Hayat, yüzümüze bazen kapılar kapatır. Planlarımız bozulur, yollarımız tıkanır, umutlarımız sarsılır. O anlarda insanın içinden yükselen ilk soru genellikle şudur; “Neden ben?” Oysa esas soru şu olmalıdır; “Bu engelde bana ne öğretilmek isteniyor?” İnsanı büyüten şey; başına gelenler değil, onlara verdiği tepkidir. Çünkü her engel, aslında bir terbiye alanıdır. Rabbimiz, kullarını cezalandırmak için değil, olgunlaştırmak için sınar. Kur’an’da; “Andolsun ki sizi biraz korku, açlık, mallardan, canlardan ve ürünlerden eksiltmekle imtihan edeceğiz. Sabredenleri müjdele.” (Bakara, 2/155) buyurulmaktadır. Bu ayet, hayatın özünü anlatmaktadır. Zorluk; Rabbın kulunu terbiye ettiği sessiz bir öğretmenidir. Çünkü kolaylık insanı şükre, zorluk ise sabra çağırır; ikisi birlikte olgunluğu doğurur.
Engeller; durdurmak için değil, güçlendirmek içindir. Bir engelle karşılaştığında, onun seni yavaşlatmak için değil, seni güçlendirmek için orada olduğunu düşün. Çünkü her zorluk, içindeki potansiyeli ortaya çıkarır. Bir demir, ateşte dövülmeden kılıç olmaz. İnsan da sarsılmadan sağlamlaşmaz. Hazreti Mevlânâ’nın sözüyle; “Hamdım, piştim, yandım.” Olgunlaşmak, işte bu yanıştan geçer. Yanmaktan korkan; pişemez, pişmeyen de; insanın hakikatine ulaşamaz.

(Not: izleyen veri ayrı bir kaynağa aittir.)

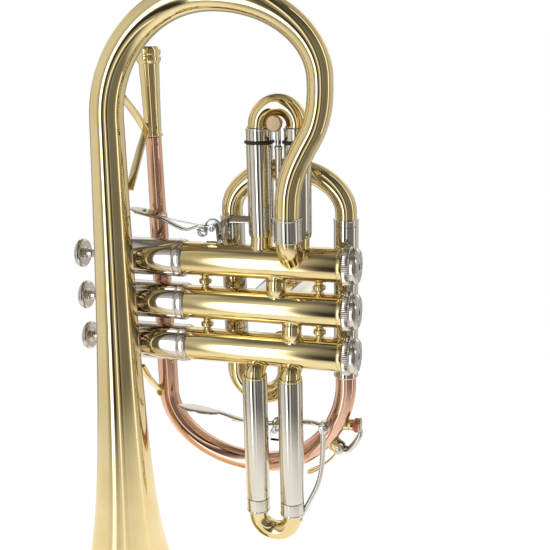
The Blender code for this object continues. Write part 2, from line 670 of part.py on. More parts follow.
def third_trigger():
    """The finger lever under the third valve and the bracket between the slide's outer tubes."""
    x, z = TRIGGER_3
    metal = "nickel_silver"
    post = hinge_pin("trigger3_post", TRIGGER_3, (2.8, 10.6))
    foot = block("trigger3_foot", (x - 2.6, -3.0, z - 6.5), (x + 2.6, 4.1, z + 3.0), metal)
    far = block("trigger3_far_ear", (x - 2.0, 9.2, z - 6.5), (x + 2.0, 10.6, z + 2.4), metal)
    tie = block("trigger3_tie", (x - 2.0, 2.8, z - 6.5), (x + 2.0, 10.6, z - 4.4), metal)
    fuse(post, foot, far, tie)

    origin = at(x, 0, z)
    lever = hinge_barrel("trigger3_lever", TRIGGER_3, (4.5, 8.8))
    arm_points = [(-61.0, -66.4), (-48.0, -67.6), (-36.0, -69.2), (-24.0, -72.2), (-12.0, -72.8),
                  (x - 1.6, z - 0.6)]
    arm = strap("trigger3_arm", placed([(px, 6.6, pz) for px, pz in arm_points]), 4.2, 1.8, metal, origin)
    pad_points = [(-62.0, -65.8), (-50.0, -66.8), (-38.0, -68.2)]
    pad = strap("trigger3_pad", placed([(px, 4.3, pz) for px, pz in pad_points]), 13.0, 1.6, metal, origin)
    end_x, end_z = x + TRIGGER_3_REACH, z + 1.2
    beam_points = [(x + 1.6, z + 0.6), (x + 10.0, z + 2.0), (x + 18.0, z + 2.8), (end_x - 1.5, end_z + 0.6)]
    beam = strap("trigger3_beam", placed([(px, 6.4, pz) for px, pz in beam_points]), 4.0, 2.6, metal, origin)
    eye = rod("trigger3_eye", placed([(end_x, 4.4, end_z), (end_x, 8.4, end_z)]), 3.2, metal,
              across=(0, 0, 1))
    fuse(lever, arm, pad, beam, eye)


def water_key(bow_cutter):
    """The saddle on the front bow and the lever whose cork closes the nipple."""
    x, z = WATER_KEY_HINGE
    y = SLIDE_LINE_Y
    metal = "nickel_silver"
    saddle = hinge_pin("water_key_saddle", WATER_KEY_HINGE, (y - 4.2, y + 4.2))
    bow_x, bow_z = x - 8.1, z + 6.2
    for side, ear_y in (("near", y - 3.4), ("far", y + 3.4)):
        ear = rod(f"water_key_{side}_ear", placed([(bow_x, ear_y, bow_z), (x, ear_y, z)]), 1.7, metal,
                  sides=10)
        fuse(saddle, ear)
    cut(saddle, bow_cutter)

    origin = at(x, 0, z)
    lever = hinge_barrel("water_key_lever", WATER_KEY_HINGE, (y - 1.4, y + 1.4))
    arm_points = [(x + 1.4, z - 1.2), (x + 5.5, z - 0.6), (x + 9.6, z + 4.6), (43.0, -77.4), (43.0, -70.0)]
    arm = strap("water_key_arm", placed([(px, y, pz) for px, pz in arm_points]), 2.6, 1.4, metal, origin)
    thumb_points = [(x - 0.8, z - 1.5), (x - 4.4, z - 7.4), (x - 11.0, z - 13.6), (x - 18.0, z - 17.6)]
    thumb = strap("water_key_thumb", placed([(px, y, pz) for px, pz in thumb_points]), 2.6, 1.4, metal,
                  origin)
    pad = block("water_key_pad", (x - 19.0, y - 4.0, z - 18.8), (x - 9.0, y + 4.0, z - 17.2), metal,
                tilt=20.0)
    cork = rod("water_key_cork", placed([(NIPPLE_END_X + 0.5, y, NIPPLE_Z), (42.9, y, NIPPLE_Z)]), 4.0,
               metal, across=(0, 0, 1))
    fuse(lever, arm, thumb, pad, cork)


def build():
    clear_scene()
    bell_cutter = bell()
    crook_cutter = crook()
    casing_cutters = valves()
    port = placed([(FIRST_SLIDE[0] + SLIDE_GAUGE / 2, FIRST_SLIDE[1] - 0.8, z) for z in (24, 44)])
    port_cutter = as_helper(rod("port_cutter", port, PORT_R + 2 * GAP, "lacquered_brass"))
    bell_tail(casing_cutters[0], port_cutter)
    for upper in (1, 2):
        pair = casing_cutters[upper - 1:upper + 1]
        casing_spacer(f"spacer_front_{upper}{upper + 1}", -39.6, upper, pair)
        casing_spacer(f"spacer_back_{upper}{upper + 1}", 24.0, upper, pair)
    crossover("crossover_12", 1.2, 1, casing_cutters[:2])
    crossover("crossover_23", 9.4, 2, casing_cutters[1:])
    first_slide(casing_cutters[0])
    second_slide(casing_cutters[1])
    third_slide(casing_cutters[2])
    main_tuning_slide()
    return_bow(casing_cutters[2])
    leadpipe()
    bow_cutter = front_bow()
    braces(bell_cutter, crook_cutter, bow_cutter)
    first_trigger(casing_cutters[0])
    third_trigger()
    water_key(bow_cutter)


if __name__ == "__main__":
    build()
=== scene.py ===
import json
import math

import bmesh
import bpy
from bpy.props import FloatProperty, FloatVectorProperty, IntProperty, PointerProperty
from mathutils import Matrix, Vector

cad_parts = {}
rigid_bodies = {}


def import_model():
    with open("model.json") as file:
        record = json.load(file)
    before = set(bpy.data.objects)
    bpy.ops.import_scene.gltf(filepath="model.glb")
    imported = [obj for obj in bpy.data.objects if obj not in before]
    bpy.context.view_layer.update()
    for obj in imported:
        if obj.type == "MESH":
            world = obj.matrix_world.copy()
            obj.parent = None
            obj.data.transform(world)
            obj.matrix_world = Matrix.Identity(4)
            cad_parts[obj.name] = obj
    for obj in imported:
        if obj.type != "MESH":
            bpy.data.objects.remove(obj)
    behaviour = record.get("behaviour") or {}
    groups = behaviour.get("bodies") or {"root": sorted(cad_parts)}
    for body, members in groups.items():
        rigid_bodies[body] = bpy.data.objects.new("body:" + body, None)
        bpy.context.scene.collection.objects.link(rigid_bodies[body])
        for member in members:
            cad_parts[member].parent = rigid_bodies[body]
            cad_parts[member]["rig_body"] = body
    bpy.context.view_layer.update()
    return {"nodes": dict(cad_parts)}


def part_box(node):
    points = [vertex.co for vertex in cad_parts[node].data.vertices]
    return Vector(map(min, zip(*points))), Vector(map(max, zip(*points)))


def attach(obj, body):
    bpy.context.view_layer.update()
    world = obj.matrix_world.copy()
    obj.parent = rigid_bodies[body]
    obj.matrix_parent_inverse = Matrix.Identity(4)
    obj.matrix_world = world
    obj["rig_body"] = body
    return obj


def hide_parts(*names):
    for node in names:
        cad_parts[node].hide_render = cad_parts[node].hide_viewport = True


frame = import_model()

bl_info = {
    "name": "Short-model cornet",
    "version": (1, 0, 0),
    "blender": (4, 5, 0),
    "location": "3D View > Sidebar > Cornet",
    "description": "Builds the finished metalwork of a short-model cornet round its fixed parts",
    "category": "Object",
}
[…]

Her engelin ardında bir hikmet gizlidir. Hayatta karşımıza çıkan hiçbir olay, sebepsiz değildir. Kader, rastgele çizilmiş bir yol değil, ilahi hikmetle örülmüş bir yolculuktur. Bazen bir işin olmaması, hayırlı bir kapının açılması içindir. Bazen de bir kayıp, seni daha büyük bir kazanca hazırlıyordur. Rabbimiz, İsrâ Sûresi’nde şöyle buyurmaktadır; “Olur ki bir şey sizin için hayırlı iken siz onu hoş görmezsiniz, olur ki bir şey sizin için kötü iken siz onu seversiniz. Allah bilir, siz bilmezsiniz.” (Bakara, 2/216) İşte olgun insan, bu ayetin sırrını kalbinde taşır. Başına gelenin arkasında bir hikmet olduğunu bilir ve tevekkülle teslim olur.
Modern dünyada en büyük engel; sabırsızlıktır. Günümüz insanı, hemen sonuç almak istemektedir. Her şeyin hızlıca olup bitmesini bekliyoruz. Oysa olgunluk bir süreçtir; anlık bir “klik” değil, sabrın uzun yürüyüşüdür. Bir hurma ağacı, meyve vermeden önce yıllarca kök salar. Fırtınalara dayanır, güneşin altında kavrulur, sonra meyvesini verir. İnsan da aynen böyledir. Sabırla pişmeden meyve vermez. Peygamber Efendimiz (s.a.v.) buyurur ki; “Sabır, imanın yarısıdır.” Sabır, imanın meyvesidir. Engeller, sabrın toprağında yeşerir; insanın ruhu orada olgunlaşır.
Engeller, duaların cevabıdır. Bazen “Rabbim beni büyüt, beni olgunlaştır” diye dua ederiz. Ama sonra bir sıkıntı geldiğinde “Neden ben?” diye sitem ederiz. Oysa çoğu zaman o zorluk, duamızın cevabıdır. Çünkü Rabbimiz, kulunu büyütmek istediğinde kolaylıkla değil, imtihanla eğitir. Her engel, içinde bir hikmet taşır. Kim sabırla hareket ederse, bir gün meyvesini mutlaka hikmet olarak toplayacaktır.
Engeller ceza değil, ders olarak görüldüğü gün olgunlaşma başlamıştır. Çünkü Allah kullarını kırmak için değil, yüceltmek için imtihan etmektedir. “Rüzgârlar fırtınalaşmadan, denizcinin yön duygusu gelişmez.” Belki de karşılaşılan engel, Yaratana daha çok yaklaştıracak bir nimettir. Engellere külfet olarak bakılmaz. İnsan iradesinin dışarda karşılaştığı her olay ilahi iradenin ürünüdür. İlahi iradenin konusu olan her şey insan için nimettir. Her nimet sırlarla doludur.